▶ **REQUIRED TASK**:
Please count the lines in the listing below where the word "scene" appears. Give the number only.

* Begin SOURCE EXCERPT *

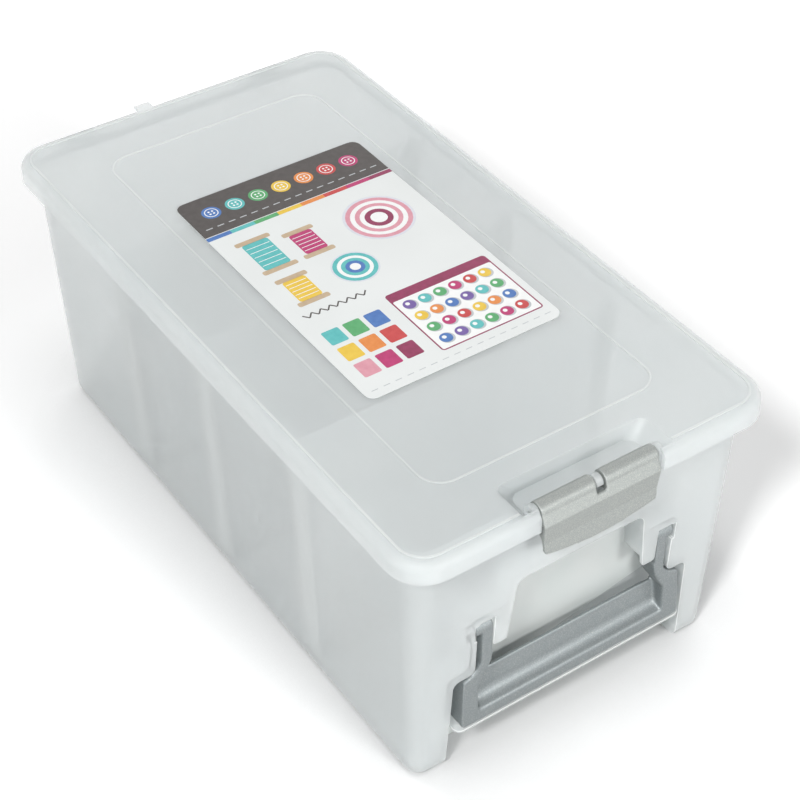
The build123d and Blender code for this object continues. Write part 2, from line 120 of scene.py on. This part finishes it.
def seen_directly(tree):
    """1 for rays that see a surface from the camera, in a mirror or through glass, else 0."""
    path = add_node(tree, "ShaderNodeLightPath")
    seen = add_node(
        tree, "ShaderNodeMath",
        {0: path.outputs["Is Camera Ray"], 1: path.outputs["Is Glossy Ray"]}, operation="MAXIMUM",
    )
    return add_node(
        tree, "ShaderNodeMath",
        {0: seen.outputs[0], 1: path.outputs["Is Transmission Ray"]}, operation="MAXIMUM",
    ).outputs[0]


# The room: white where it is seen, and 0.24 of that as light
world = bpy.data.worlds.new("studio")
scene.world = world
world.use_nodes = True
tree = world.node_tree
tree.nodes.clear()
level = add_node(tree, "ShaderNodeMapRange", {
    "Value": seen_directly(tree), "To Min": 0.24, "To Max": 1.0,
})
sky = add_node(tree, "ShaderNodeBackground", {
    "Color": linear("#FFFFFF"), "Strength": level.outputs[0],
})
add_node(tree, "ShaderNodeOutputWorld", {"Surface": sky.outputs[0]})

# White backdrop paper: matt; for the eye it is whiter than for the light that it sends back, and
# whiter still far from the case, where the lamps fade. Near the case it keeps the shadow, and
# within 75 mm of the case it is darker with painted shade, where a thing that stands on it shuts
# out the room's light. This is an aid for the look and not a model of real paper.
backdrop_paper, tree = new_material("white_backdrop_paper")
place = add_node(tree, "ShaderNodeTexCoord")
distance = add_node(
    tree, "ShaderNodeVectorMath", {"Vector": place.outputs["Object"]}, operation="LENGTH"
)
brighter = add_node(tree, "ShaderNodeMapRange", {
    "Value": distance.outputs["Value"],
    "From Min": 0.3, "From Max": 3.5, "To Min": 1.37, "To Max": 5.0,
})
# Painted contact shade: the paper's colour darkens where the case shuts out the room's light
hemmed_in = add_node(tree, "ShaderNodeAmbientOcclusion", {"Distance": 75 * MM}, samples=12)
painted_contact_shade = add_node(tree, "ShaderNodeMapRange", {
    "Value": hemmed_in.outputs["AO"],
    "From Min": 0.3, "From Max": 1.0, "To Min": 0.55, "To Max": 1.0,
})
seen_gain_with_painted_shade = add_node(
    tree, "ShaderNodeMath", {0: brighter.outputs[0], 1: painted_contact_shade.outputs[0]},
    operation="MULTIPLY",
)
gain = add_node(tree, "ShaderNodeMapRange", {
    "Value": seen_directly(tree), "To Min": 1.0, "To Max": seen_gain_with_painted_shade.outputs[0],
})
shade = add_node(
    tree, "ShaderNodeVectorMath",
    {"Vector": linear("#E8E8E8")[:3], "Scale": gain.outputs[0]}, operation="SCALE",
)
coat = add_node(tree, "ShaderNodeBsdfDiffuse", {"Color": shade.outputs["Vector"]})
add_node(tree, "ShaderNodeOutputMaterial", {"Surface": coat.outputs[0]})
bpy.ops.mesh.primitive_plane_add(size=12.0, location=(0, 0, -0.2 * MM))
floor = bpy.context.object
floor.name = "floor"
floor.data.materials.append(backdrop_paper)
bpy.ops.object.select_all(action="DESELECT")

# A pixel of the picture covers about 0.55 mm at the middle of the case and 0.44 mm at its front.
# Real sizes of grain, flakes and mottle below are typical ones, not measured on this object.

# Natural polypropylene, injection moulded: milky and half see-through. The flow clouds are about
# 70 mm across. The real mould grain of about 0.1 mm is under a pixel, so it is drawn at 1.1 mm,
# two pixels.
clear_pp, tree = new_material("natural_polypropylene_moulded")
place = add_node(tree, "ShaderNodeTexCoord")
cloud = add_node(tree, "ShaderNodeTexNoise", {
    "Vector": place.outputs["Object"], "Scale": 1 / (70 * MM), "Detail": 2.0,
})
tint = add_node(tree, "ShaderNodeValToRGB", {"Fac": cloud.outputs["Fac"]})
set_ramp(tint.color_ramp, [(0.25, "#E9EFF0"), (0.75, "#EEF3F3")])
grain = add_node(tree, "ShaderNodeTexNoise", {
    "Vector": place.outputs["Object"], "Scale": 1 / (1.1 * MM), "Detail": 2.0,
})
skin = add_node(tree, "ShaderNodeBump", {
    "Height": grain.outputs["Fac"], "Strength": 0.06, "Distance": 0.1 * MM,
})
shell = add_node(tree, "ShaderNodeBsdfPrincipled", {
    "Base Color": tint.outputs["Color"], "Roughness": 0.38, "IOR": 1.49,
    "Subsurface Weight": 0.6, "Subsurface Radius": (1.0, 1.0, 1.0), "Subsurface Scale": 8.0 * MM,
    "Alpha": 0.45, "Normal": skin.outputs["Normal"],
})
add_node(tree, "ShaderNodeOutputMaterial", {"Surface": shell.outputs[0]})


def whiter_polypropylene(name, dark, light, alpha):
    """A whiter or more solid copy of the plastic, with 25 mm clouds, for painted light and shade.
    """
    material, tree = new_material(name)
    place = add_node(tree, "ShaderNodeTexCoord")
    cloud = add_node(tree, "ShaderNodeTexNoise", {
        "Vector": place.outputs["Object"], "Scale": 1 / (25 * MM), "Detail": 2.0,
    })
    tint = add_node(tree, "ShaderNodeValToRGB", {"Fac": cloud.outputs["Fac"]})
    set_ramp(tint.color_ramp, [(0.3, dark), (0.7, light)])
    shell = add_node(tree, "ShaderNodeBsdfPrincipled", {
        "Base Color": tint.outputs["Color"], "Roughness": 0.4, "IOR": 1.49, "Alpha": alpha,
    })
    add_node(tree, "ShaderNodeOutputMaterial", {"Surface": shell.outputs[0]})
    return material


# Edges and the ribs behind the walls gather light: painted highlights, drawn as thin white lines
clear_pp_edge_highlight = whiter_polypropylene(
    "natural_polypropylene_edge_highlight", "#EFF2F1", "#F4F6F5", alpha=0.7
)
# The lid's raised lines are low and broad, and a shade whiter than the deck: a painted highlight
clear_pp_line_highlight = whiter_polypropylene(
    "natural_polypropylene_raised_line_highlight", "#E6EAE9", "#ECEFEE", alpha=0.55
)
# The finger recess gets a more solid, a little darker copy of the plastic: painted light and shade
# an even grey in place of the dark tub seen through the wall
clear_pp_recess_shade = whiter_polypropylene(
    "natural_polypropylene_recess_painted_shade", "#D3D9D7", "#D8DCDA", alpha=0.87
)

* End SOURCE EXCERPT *

▶ **RESULT OF THIS TASK**:
2